**Goal:** Your task is to print the material below exactly as presented.

-- Dataset excerpt start --

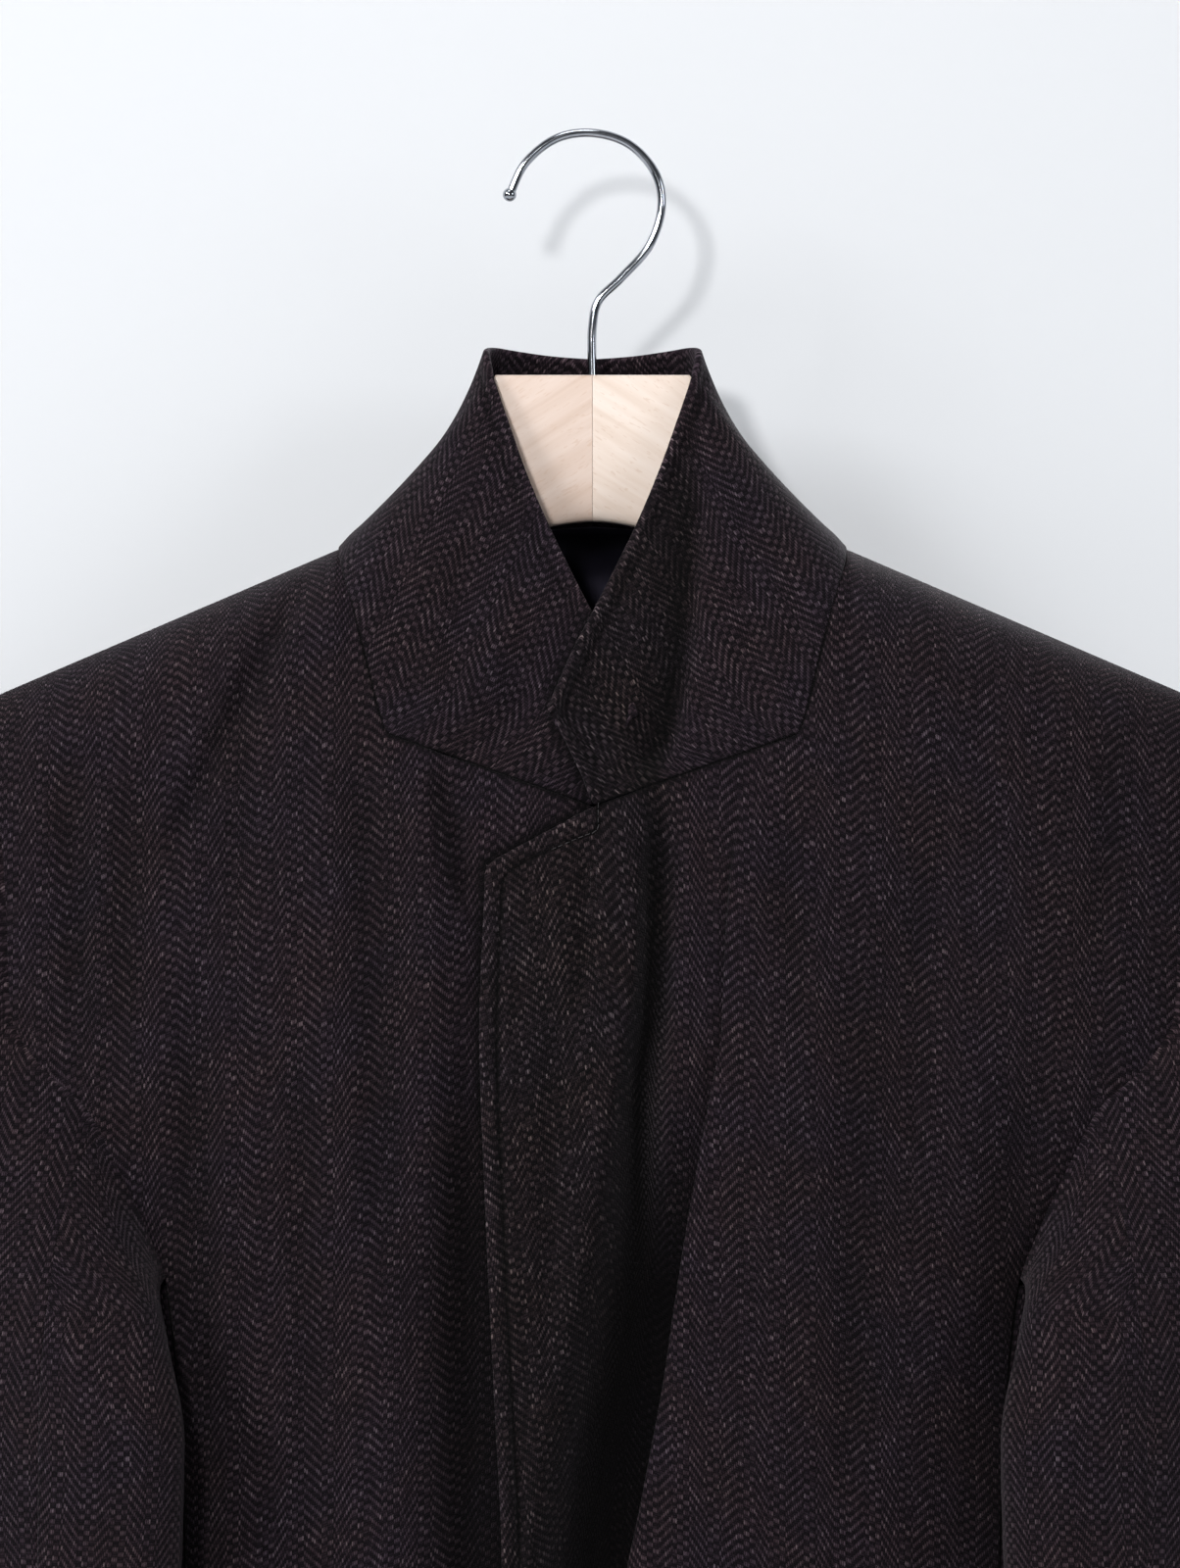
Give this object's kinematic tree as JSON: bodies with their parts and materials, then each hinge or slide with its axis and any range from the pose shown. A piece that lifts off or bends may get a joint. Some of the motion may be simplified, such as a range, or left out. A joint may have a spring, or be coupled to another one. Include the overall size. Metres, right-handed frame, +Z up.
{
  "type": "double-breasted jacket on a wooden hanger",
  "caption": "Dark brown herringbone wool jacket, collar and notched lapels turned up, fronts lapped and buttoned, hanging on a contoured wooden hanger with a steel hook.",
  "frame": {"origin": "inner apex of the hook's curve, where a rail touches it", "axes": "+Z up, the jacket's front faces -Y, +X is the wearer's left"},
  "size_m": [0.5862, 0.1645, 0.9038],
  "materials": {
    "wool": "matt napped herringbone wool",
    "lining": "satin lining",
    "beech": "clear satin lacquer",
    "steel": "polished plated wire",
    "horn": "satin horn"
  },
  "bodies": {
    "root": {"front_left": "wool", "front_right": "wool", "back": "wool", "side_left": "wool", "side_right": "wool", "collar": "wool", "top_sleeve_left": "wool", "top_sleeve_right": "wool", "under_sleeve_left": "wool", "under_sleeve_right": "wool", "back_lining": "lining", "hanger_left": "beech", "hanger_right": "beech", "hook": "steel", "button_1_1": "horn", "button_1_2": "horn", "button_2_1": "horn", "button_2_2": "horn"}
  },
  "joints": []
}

-- Dataset excerpt end --

**Answer below:**
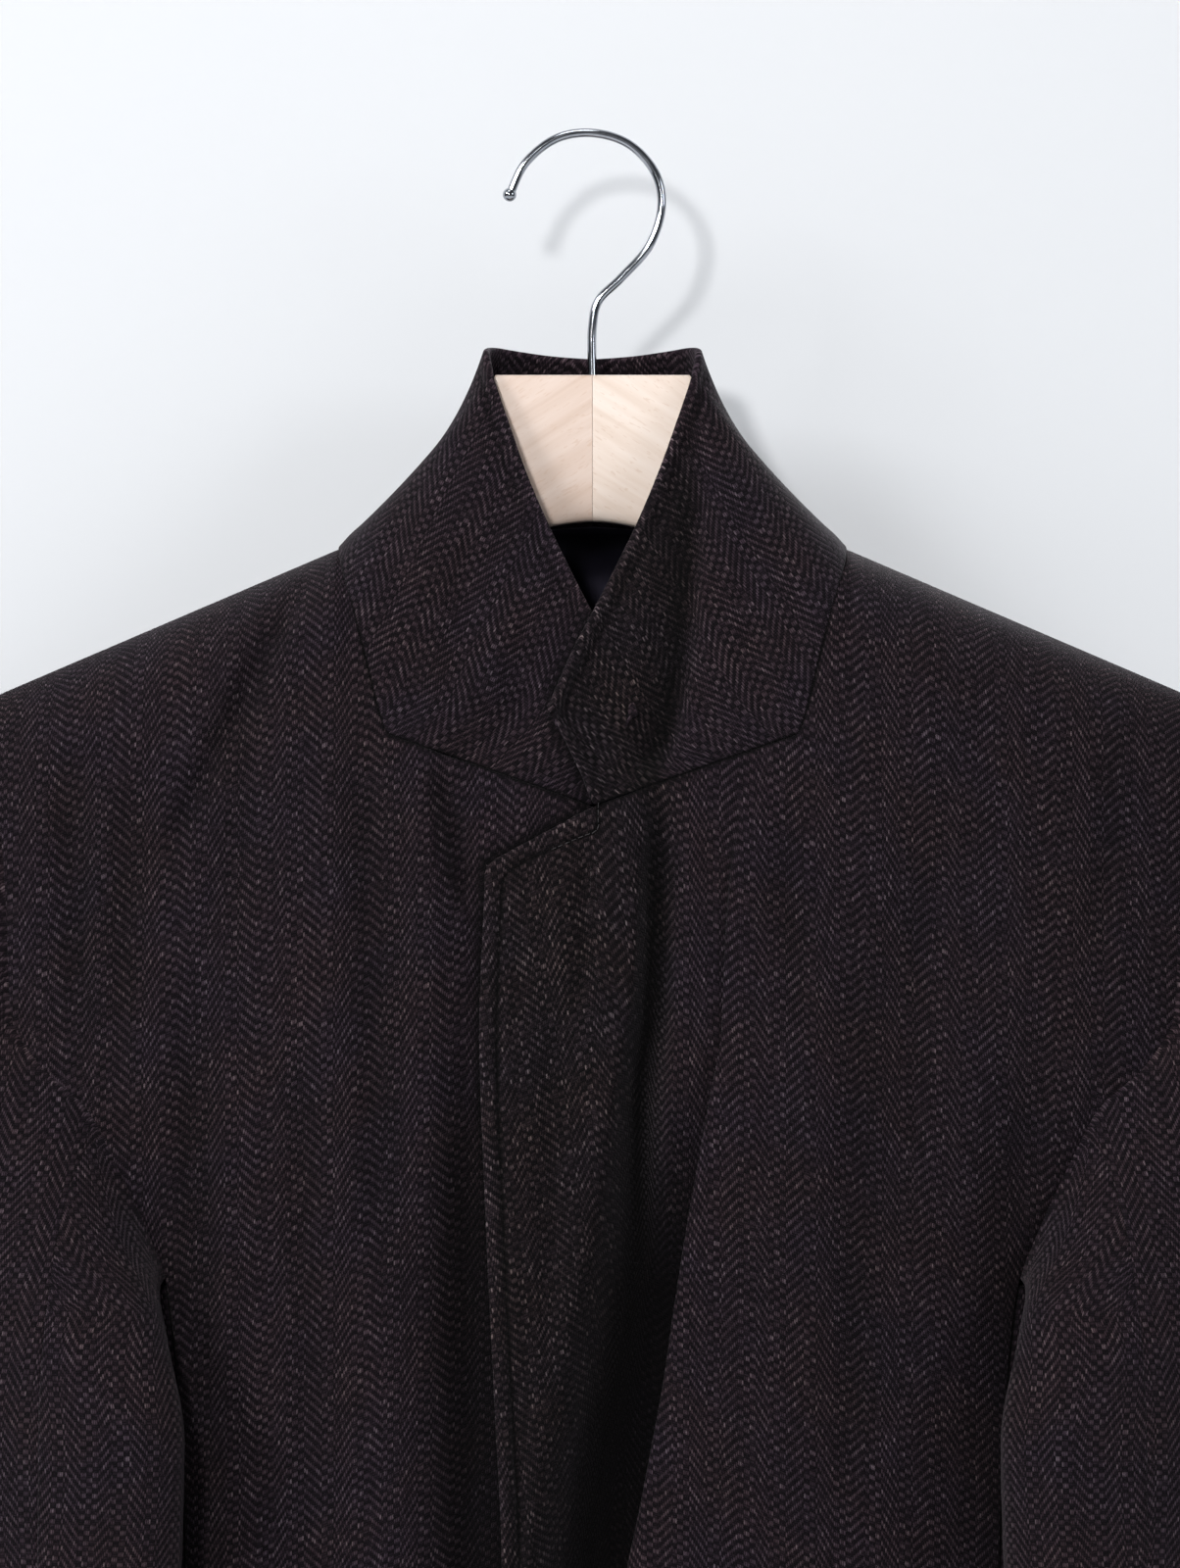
Give this object's kinematic tree as JSON: bodies with their parts and materials, then each hinge or slide with its axis and any range from the pose shown. A piece that lifts off or bends may get a joint. Some of the motion may be simplified, such as a range, or left out. A joint may have a spring, or be coupled to another one. Include the overall size. Metres, right-handed frame, +Z up.
{
  "type": "double-breasted jacket on a wooden hanger",
  "caption": "Dark brown herringbone wool jacket, collar and notched lapels turned up, fronts lapped and buttoned, hanging on a contoured wooden hanger with a steel hook.",
  "frame": {"origin": "inner apex of the hook's curve, where a rail touches it", "axes": "+Z up, the jacket's front faces -Y, +X is the wearer's left"},
  "size_m": [0.5862, 0.1645, 0.9038],
  "materials": {
    "wool": "matt napped herringbone wool",
    "lining": "satin lining",
    "beech": "clear satin lacquer",
    "steel": "polished plated wire",
    "horn": "satin horn"
  },
  "bodies": {
    "root": {"front_left": "wool", "front_right": "wool", "back": "wool", "side_left": "wool", "side_right": "wool", "collar": "wool", "top_sleeve_left": "wool", "top_sleeve_right": "wool", "under_sleeve_left": "wool", "under_sleeve_right": "wool", "back_lining": "lining", "hanger_left": "beech", "hanger_right": "beech", "hook": "steel", "button_1_1": "horn", "button_1_2": "horn", "button_2_1": "horn", "button_2_2": "horn"}
  },
  "joints": []
}